Hier könnte ich es mit demselben Problem wie oben zu tun haben. Ich probiere es mal mit einem zusätzlichen Schlichtgang aus und schaue, ob es dann besser wird. Update: Tiefgehendere Analyse hierzu in diesem Beitrag Eine weitere Alternative wäre, mit Vorschub und Drehzahl herumzuprobieren um das Optimum herauszufinden. Dafür benötige ich aber erst einmal frisches Material 😅

Zweiseitiger Bearbeitung?

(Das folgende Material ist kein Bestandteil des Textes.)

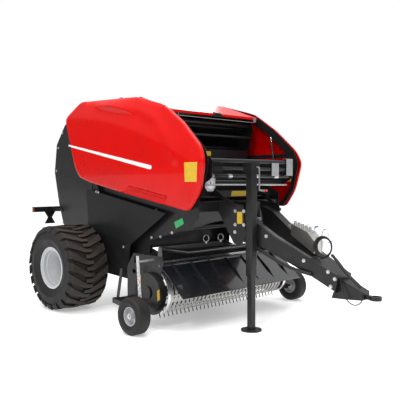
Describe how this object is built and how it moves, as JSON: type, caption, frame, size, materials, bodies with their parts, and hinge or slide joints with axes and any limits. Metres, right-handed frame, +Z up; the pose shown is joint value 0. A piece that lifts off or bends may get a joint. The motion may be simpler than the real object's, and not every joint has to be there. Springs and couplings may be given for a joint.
{
  "type": "round baler",
  "caption": "Towed round baler with fixed roller chamber, lifting tailgate, tined pickup with gauge wheels, hinged side covers and a screw jack.",
  "frame": {"origin": "on the ground at half the overall length, midway between the wheels", "axes": "+X forward to the hitch, +Y to the machine's left, +Z up"},
  "size_m": [4.351, 2.532, 2.3301],
  "materials": {
    "black_paint": "satin powder coat",
    "red_paint": "gloss",
    "silver_paint": "satin wheel enamel",
    "galvanised": "zinc plated",
    "bare_steel": "worn steel",
    "rubber_tyre": "matt",
    "hose_rubber": "matt",
    "chrome_rod": "polished",
    "cast_grey": "painted casting",
    "lamp_plastic": "moulded lens"
  },
  "bodies": {
    "chassis": {"side_walls": "black_paint", "cross_members": "black_paint", "axle_beam": "black_paint", "front_rollers": "bare_steel", "pivot_pins": "galvanised", "side_guards": "black_paint", "front_guard": "black_paint", "drawbar": "black_paint", "hitch_nose": "black_paint", "hitch_eye": "cast_grey", "gearbox": "cast_grey", "drive_stub": "bare_steel", "jack_tube": "black_paint", "wrap_frame": "black_paint", "wrap_box": "black_paint", "valve_bank": "cast_grey", "feed_hose": "hose_rubber", "hose_coil": "hose_rubber", "nose_hose": "hose_rubber", "brake_cable": "hose_rubber"},
    "tailgate": {"gate_rollers": "bare_steel", "gate_walls": "black_paint", "gate_skin": "black_paint", "light_bar": "black_paint", "lamps": "lamp_plastic"},
    "wheel_right": {"tyre_right": "rubber_tyre", "rim_right": "silver_paint", "hub_right": "silver_paint"},
    "wheel_left": {"tyre_left": "rubber_tyre", "rim_left": "silver_paint", "hub_left": "silver_paint"},
    "bonnet_lid": {"bonnet": "red_paint"},
    "side_cover_right": {"cover_right": "red_paint", "cover_frame_right": "black_paint"},
    "side_cover_left": {"cover_left": "red_paint", "cover_frame_left": "black_paint"},
    "strut_barrel_right": {"strut_right": "black_paint"},
    "strut_slider_right": {"strut_rod_right": "chrome_rod"},
    "strut_barrel_left": {"strut_left": "black_paint"},
    "strut_slider_left": {"strut_rod_left": "chrome_rod"},
    "ram_tube_right": {"ram_barrel_right": "black_paint"},
    "ram_slider_right": {"ram_rod_right": "chrome_rod"},
    "ram_tube_left": {"ram_barrel_left": "black_paint"},
    "ram_slider_left": {"ram_rod_left": "chrome_rod"},
    "pickup": {"pickup_frame": "black_paint", "strippers": "galvanised", "crop_bar": "black_paint", "gauge_arms": "black_paint", "height_straps": "galvanised"},
    "tines": {"tine_reel": "bare_steel"},
    "windguard": {"wind_guard": "black_paint"},
    "gauge_wheel_right": {"gauge_tyre_right": "rubber_tyre", "gauge_rim_right": "silver_paint"},
    "gauge_wheel_left": {"gauge_tyre_left": "rubber_tyre", "gauge_rim_left": "silver_paint"},
    "jack_foot": {"jack_leg": "black_paint"},
    "jack_handle": {"jack_crank": "galvanised"}
  },
  "joints": [
    {"name": "wheel_right_spin", "type": "hinge", "parent": "chassis", "child": "wheel_right", "pos_m": [-1.1455, -0.976, 0.466], "axis": [0, 1, 0], "continuous": true},
    {"name": "wheel_left_spin", "type": "hinge", "parent": "chassis", "child": "wheel_left", "pos_m": [-1.1455, 0.976, 0.466], "axis": [0, 1, 0], "continuous": true},
    {"name": "tailgate_lift", "type": "hinge", "parent": "chassis", "child": "tailgate", "pos_m": [-0.9955, 0, 2.225], "axis": [0, 1, 0], "range_deg": [0, 70]},
    {"name": "ram_right_swing", "type": "hinge", "parent": "chassis", "child": "ram_tube_right", "pos_m": [-0.8455, -0.634, 0.93], "axis": [0, 1, 0], "range_deg": [0, 8.73]},
    {"name": "ram_right_stroke", "type": "slide", "parent": "ram_tube_right", "child": "ram_slider_right", "axis": [-0.4138, 0, 0.9104], "range_m": [0, 0.41543]},
    {"name": "ram_left_swing", "type": "hinge", "parent": "chassis", "child": "ram_tube_left", "pos_m": [-0.8455, 0.634, 0.93], "axis": [0, 1, 0], "range_deg": [0, 8.73]},
    {"name": "ram_left_stroke", "type": "slide", "parent": "ram_tube_left", "child": "ram_slider_left", "axis": [-0.4138, 0, 0.9104], "range_m": [0, 0.41543]},
    {"name": "cover_right_lift", "type": "hinge", "parent": "chassis", "child": "side_cover_right", "pos_m": [-0.2585, -0.654, 2.31], "axis": [-1, 0, 0], "range_deg": [0, 42]},
    {"name": "cover_left_lift", "type": "hinge", "parent": "chassis", "child": "side_cover_left", "pos_m": [-0.2585, 0.654, 2.31], "axis": [1, 0, 0], "range_deg": [0, 42]},
    {"name": "strut_right_swing", "type": "hinge", "parent": "chassis", "child": "strut_barrel_right", "pos_m": [0.5095, -0.636, 1.59], "axis": [0.9588, 0.1134, 0.2606], "range_deg": [0, 29.22]},
    {"name": "strut_right_stroke", "type": "slide", "parent": "strut_barrel_right", "child": "strut_slider_right", "axis": [-0.2483, -0.1117, 0.9622], "range_m": [0, 0.21033]},
    {"name": "strut_left_swing", "type": "hinge", "parent": "chassis", "child": "strut_barrel_left", "pos_m": [0.5095, 0.636, 1.59], "axis": [-0.9588, 0.1134, -0.2606], "range_deg": [0, 29.22]},
    {"name": "strut_left_stroke", "type": "slide", "parent": "strut_barrel_left", "child": "strut_slider_left", "axis": [-0.2483, 0.1117, 0.9622], "range_m": [0, 0.21033]},
    {"name": "bonnet_lift", "type": "hinge", "parent": "chassis", "child": "bonnet_lid", "pos_m": [-0.8155, 0, 2.285], "axis": [0, -1, 0], "range_deg": [0, 50]},
    {"name": "pickup_lift", "type": "hinge", "parent": "chassis", "child": "pickup", "pos_m": [-0.1955, 0, 0.7], "axis": [0, -1, 0], "range_deg": [0, 12]},
    {"name": "tine_reel_spin", "type": "hinge", "parent": "pickup", "child": "tines", "pos_m": [0.2295, 0, 0.345], "axis": [0, 1, 0], "continuous": true},
    {"name": "wind_guard_lift", "type": "hinge", "parent": "pickup", "child": "windguard", "pos_m": [0.3505, 0, 0.61], "axis": [0, -1, 0], "range_deg": [0, 20]},
    {"name": "gauge_wheel_right_spin", "type": "hinge", "parent": "pickup", "child": "gauge_wheel_right", "pos_m": [0.3355, -1.191, 0.175], "axis": [0, 1, 0], "continuous": true},
    {"name": "gauge_wheel_left_spin", "type": "hinge", "parent": "pickup", "child": "gauge_wheel_left", "pos_m": [0.3355, 1.191, 0.175], "axis": [0, 1, 0], "continuous": true},
    {"name": "jack_stroke", "type": "slide", "parent": "chassis", "child": "jack_foot", "axis": [0, 0, 1], "range_m": [0, 0.3]},
    {"name": "jack_crank_turn", "type": "hinge", "parent": "chassis", "child": "jack_handle", "pos_m": [0.9905, -0.298, 1.548], "axis": [1, 0, 0], "continuous": true}
  ],
  "couplings": [
    {"joint": "ram_right_swing", "follows": "tailgate_lift", "ratio": 0.11751},
    {"joint": "ram_right_stroke", "follows": "tailgate_lift", "m_per_rad": 0.3384},
    {"joint": "ram_left_swing", "follows": "tailgate_lift", "ratio": 0.11751},
    {"joint": "ram_left_stroke", "follows": "tailgate_lift", "m_per_rad": 0.3384},
    {"joint": "strut_right_swing", "follows": "cover_right_lift", "ratio": 0.68852},
    {"joint": "strut_right_stroke", "follows": "cover_right_lift", "m_per_rad": 0.28557},
    {"joint": "strut_left_swing", "follows": "cover_left_lift", "ratio": 0.68852},
    {"joint": "strut_left_stroke", "follows": "cover_left_lift", "m_per_rad": 0.28557}
  ]
}
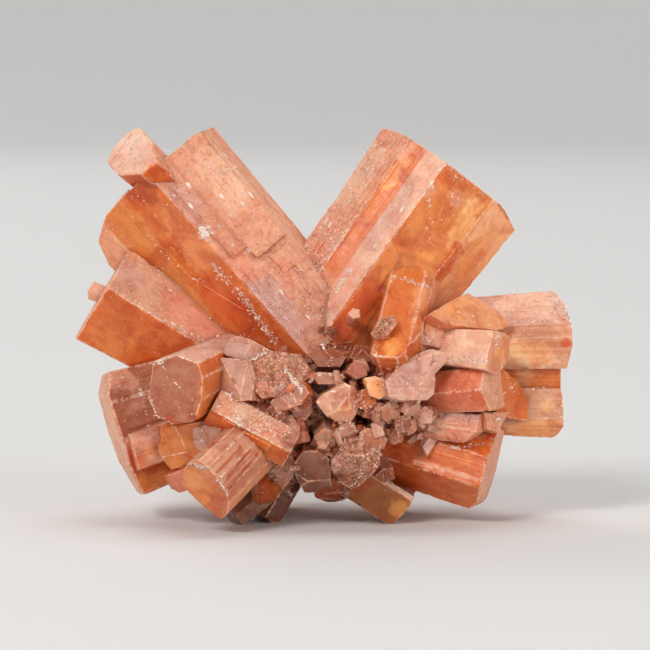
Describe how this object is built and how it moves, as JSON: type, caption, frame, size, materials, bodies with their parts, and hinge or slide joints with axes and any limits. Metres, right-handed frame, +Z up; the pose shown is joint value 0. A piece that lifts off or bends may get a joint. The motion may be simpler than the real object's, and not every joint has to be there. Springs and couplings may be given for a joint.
{
  "type": "aragonite sputnik cluster",
  "caption": "Free-standing mineral cluster of flat-ended pseudo-hexagonal prisms that radiate from one heart in all directions and rest on worn corners.",
  "frame": {"origin": "centre of the bounding box on the surface that the cluster rests on", "axes": "+Z up, -Y towards the front, where the two tall towers stand left and right, +X to the right"},
  "size_m": [0.0648, 0.0438, 0.051],
  "materials": {
    "aragonite": "satin, frosted in places"
  },
  "bodies": {
    "root": {"aragonite_cluster": "aragonite"}
  },
  "joints": []
}
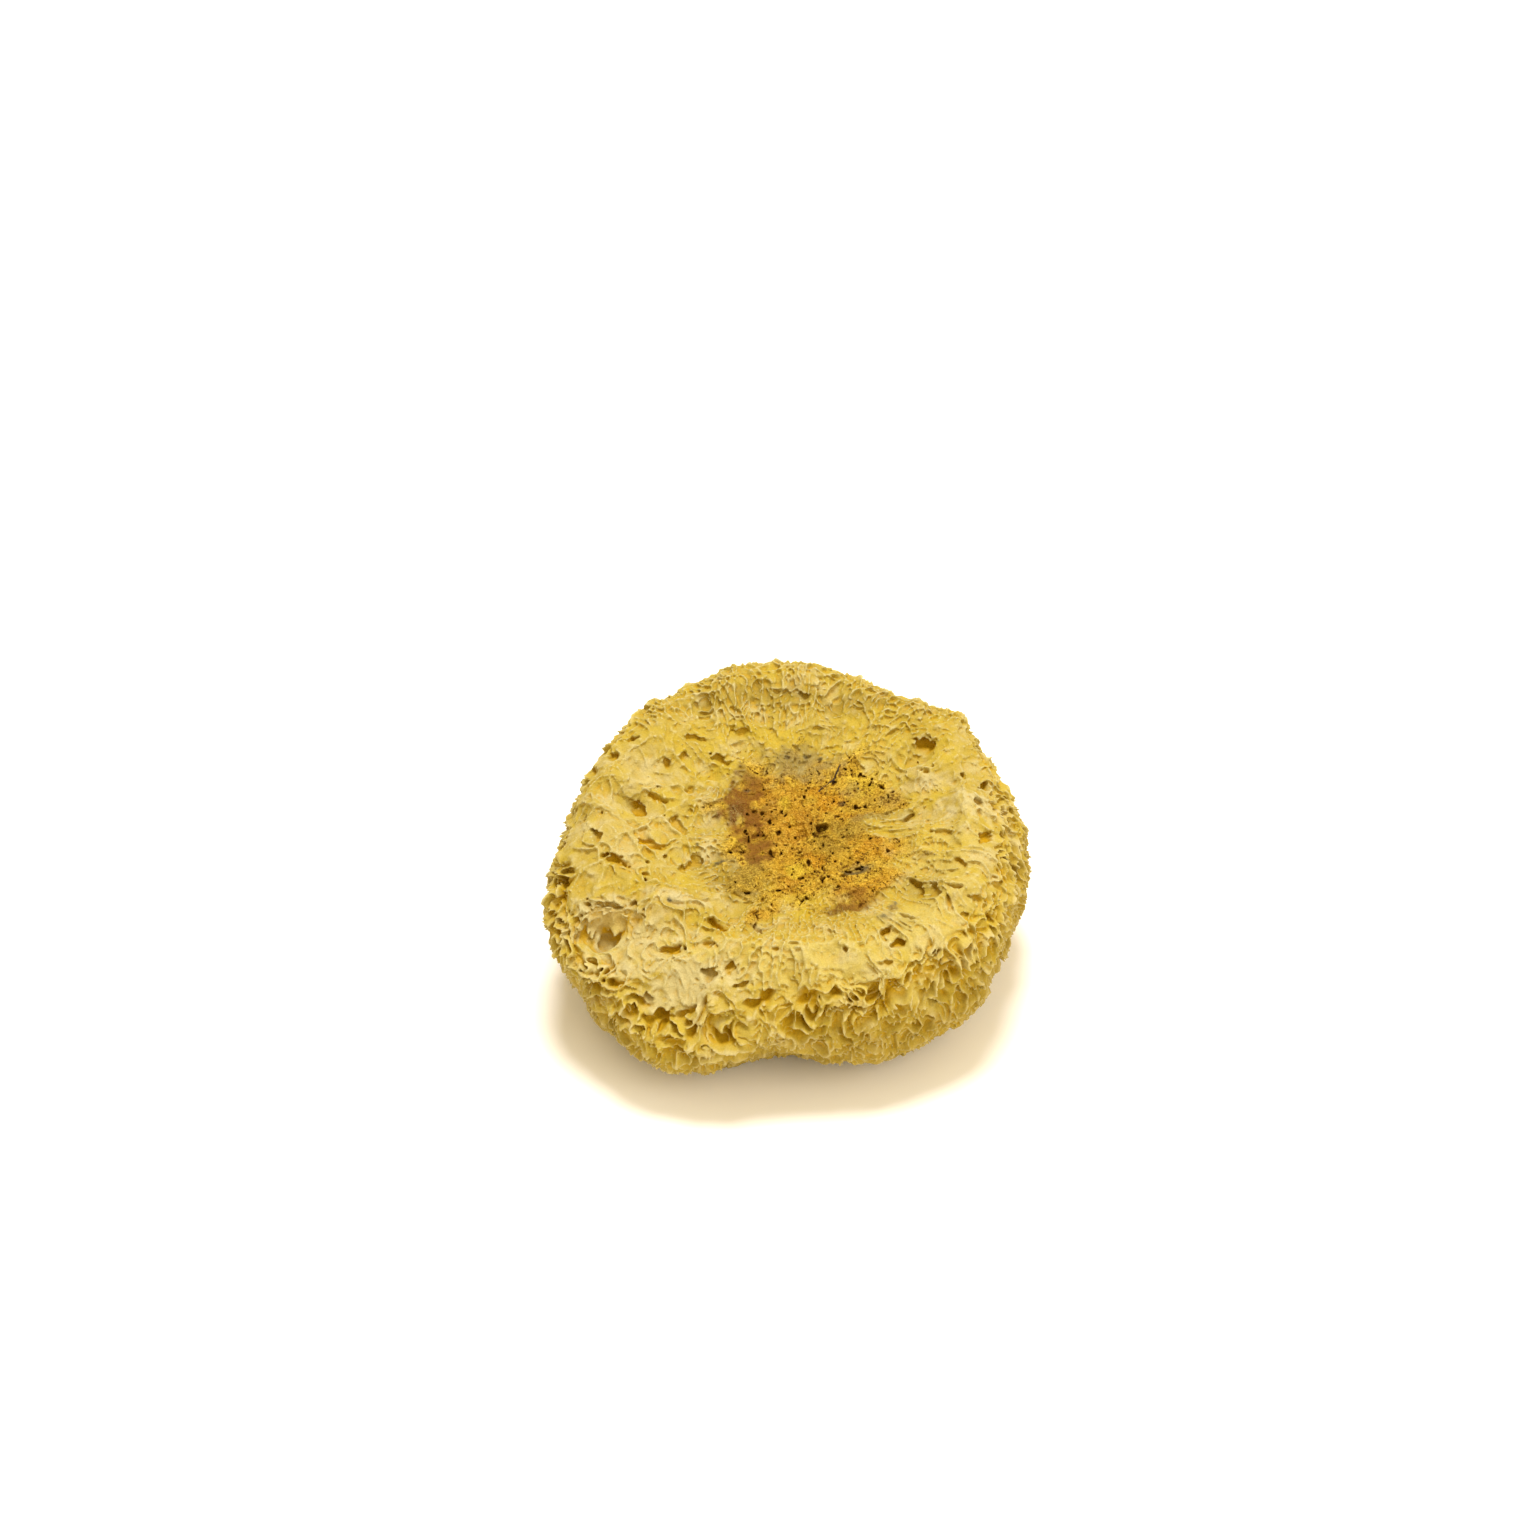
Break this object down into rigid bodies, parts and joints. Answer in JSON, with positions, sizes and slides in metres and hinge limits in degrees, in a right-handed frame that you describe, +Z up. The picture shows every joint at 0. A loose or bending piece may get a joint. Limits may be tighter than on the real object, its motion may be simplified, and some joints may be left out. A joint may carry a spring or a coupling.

Werkstückposition präzise festlegen!

Offensichtlich war ich nicht in der Lage, die Position des Werkstückes nach dem Umdrehen auf die Rückseite mit Hilfe eines Anschlags genau genug festzulegen. Hier reichen ein paar Zehntelmillimeter Abweichung und die Sandwichplatte ist Schrott.

Lösungsansätze:

  1. Einen Job00 einfügen, der Locatorlöcher (Positionsgeber) mit 5.04mm Durchmesser in einen Teil des Werkstücks einbringt, was später ein Abfallstück wird. Wenn ich sie symmetrisch platziere und diese Löcher ebenfalls im Frästisch fertige, so kann ich Passstifte einbringen, die mir die genaue Werkstückpositionierung beim Drehen auf die Rückseite sicherstellen.
  2. Die Position des Anschlags überprüfen und sicherstellen, dass das Rohteil genau rechtwinklig und ohne Lichtspalt dort anliegt.
  3. Ich könnte auch durchfräsen und die scharfen Kanten auf der Rückseite an einem Frästisch von Hand brechen. Da ich allerdings a) keine Frästisch besitze, b) meine Werkstücke oft sehr klein sind und c) Ich manuelle Nacharbeit verabscheue, wird dies wohl eine Rückfallebene bleiben für den Fall, dass die beiden obigen Lösungen für mich nicht funktionieren.

Einige Späne kleben in der Fräsnut fest

Ich habe keine Ahnung, warum. Werden die Späne zu heiß und schmelzen sich in die Polyethylenschicht ein? Ich werde wohl mal mit dem Fräserhersteller telefonieren müssen, um das zu klären.

Zusammenfassung

Alles in Allem kann ich einigermaßen zufrieden sein. Die Maschine ist in der Lage, Dibond und andere Aluminiumverbundmaterialien zu bearbeiten und die Ergebnisse sehen für einen ersten Versuch OK aus. Das Verbundmaterial nutzt die Fräser nicht übermäßig schnell ab und sieht einfach toll aus im Kontrast mit dem schwarzen Kern. Die Späne stören mich allerdings etwas, denn sie haften überall an und mögen ungern abgesaugt werden.

Dennoch. Die Qualität überzeugt mich noch nicht voll. Ich werde weiter probieren und meinen Fortschritt im Blog dokumentieren.